Преждевременная сдача Якобсона в дом ветеранов мировой лингвистики не делает, однако, роман Бине менее увлекательным. Для тех, кто ценит комфортабельное чтение, даруемое погружением в захватывающий детективный сюжет, он станет воплощением того, что дважды покойный Ролан Барт называл «текстом-удовольствием». А для тех, кому важно, чтобы книга «расшатывала исторические, культурные, психологические устои читателя, его привычные вкусы, ценности, воспоминания»[5], он будет выполнять функцию «текста-наслаждения». Говоря иначе, приступая к «Седьмой функции языка», вы можете либо расслабиться, рассчитывая на спонтанное получение удовольствия, либо, наоборот, сосредоточиться, настраиваясь на методичное вкушение наслаждения. При любом раскладе в проигрыше вы не останетесь.


Алексей КОРОВАШКО

Нижний Новгород


1 С психологической точки зрения ничего противоестественного в принадлежности Кристевой к спецслужбам нет. Агент под прикрытием — это тот, кто выдает себя за другого, то есть фактически занимается тем же, чем на протяжении почти всей своей научной карьеры занималась и Кристева. Например, в эпоху почтительных приседаний филологии перед авторитетностью точных наук она убедительно выдавала себя за знатока математики, абсолютно в ней не разбираясь (см. об этом: Сокал А., Брикмон Ж. Интеллектуальные уловки. Критика современной философии постмодерна. Перевод с английского Анны Костиковой и Дмитрия Кралечкина. М., «Дом интеллектуальной книги», 2002, стр. 42 — 50).

2 Elizarov Mikhail. Le Bibliothecaire. Trad. de Franсoise Mancip-Renaudie. Paris, «Calmann-Levy», 2010, 383 p. Насколько нам известно, дебютный роман Михаила Елизарова «Pasternak» (2003) на французский язык не переводился. Но это не мешает подметить его концептуальное сходство с рецензируемой книгой Бине, которая также построена на десакрализации властителей интеллигентских дум. От «Библиотекаря» творение Бине отличается некоторой иконоборческой робостью: если у Елизарова пресловутая десакрализация быстро перерастает в демонизацию, то у Бине она становится первой и последней стадией низвержения философских кумиров.
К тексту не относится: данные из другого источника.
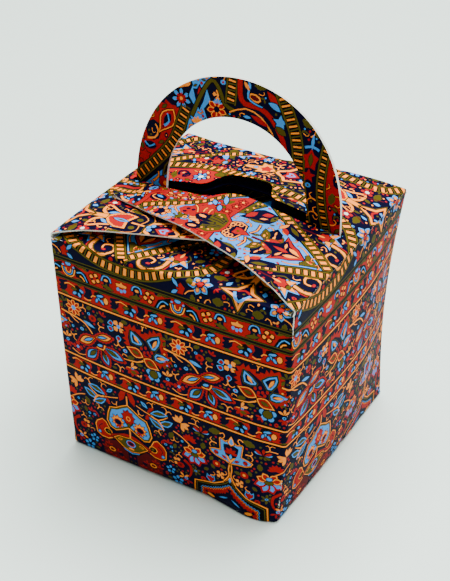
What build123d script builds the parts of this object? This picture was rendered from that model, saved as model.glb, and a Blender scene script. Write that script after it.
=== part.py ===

3 Отметим, что 1980 год не принес никаких радикальных изменений в жизнь другого Георгия Маркова (1911 — 1991) — прозаика, сценариста, драматурга, первого секретаря правления Союза писателей СССР. В этой антитезе двух Марковых есть, безусловно, что-то романное.

4 Успешный симбиоз шпионской и филологической деятельности вовсе не относится к сфере художественного вымысла и политизированных сплетен. Сошлемся хотя бы на карнавальную фигуру Виктора Платоновича Петрова (1894 — 1969), который был не только разносторонним ученым-гуманитарием, но и профессиональным разведчиком, ничем не уступавшим Штирлицу (в 1944 — 1945 гг. Петров разгуливал по улицам Берлина в немецком офицерском мундире). Так как научное наследие В. П. Петрова чрезвычайно велико, мы ограничимся упоминанием его труда, посвященного словесной магии восточных славян и продолжающего сохранять свою актуальность (Петров В. П. Заговоры [1939]. — В кн.: Из истории русской фольклористики. Л., «Наука», 1981, стр. 77 — 142). См. также статью Ю. Барабаша «Кто вы, Виктор Петров?» — «Новый мир», 2012, № 8.

5 Барт Р. Удовольствие от текста. — В кн.: Барт Р. Избранные работы: Семиотика: Поэтика. Перевод с французского Г. К. Косикова. М., «Прогресс», 1989, стр. 471.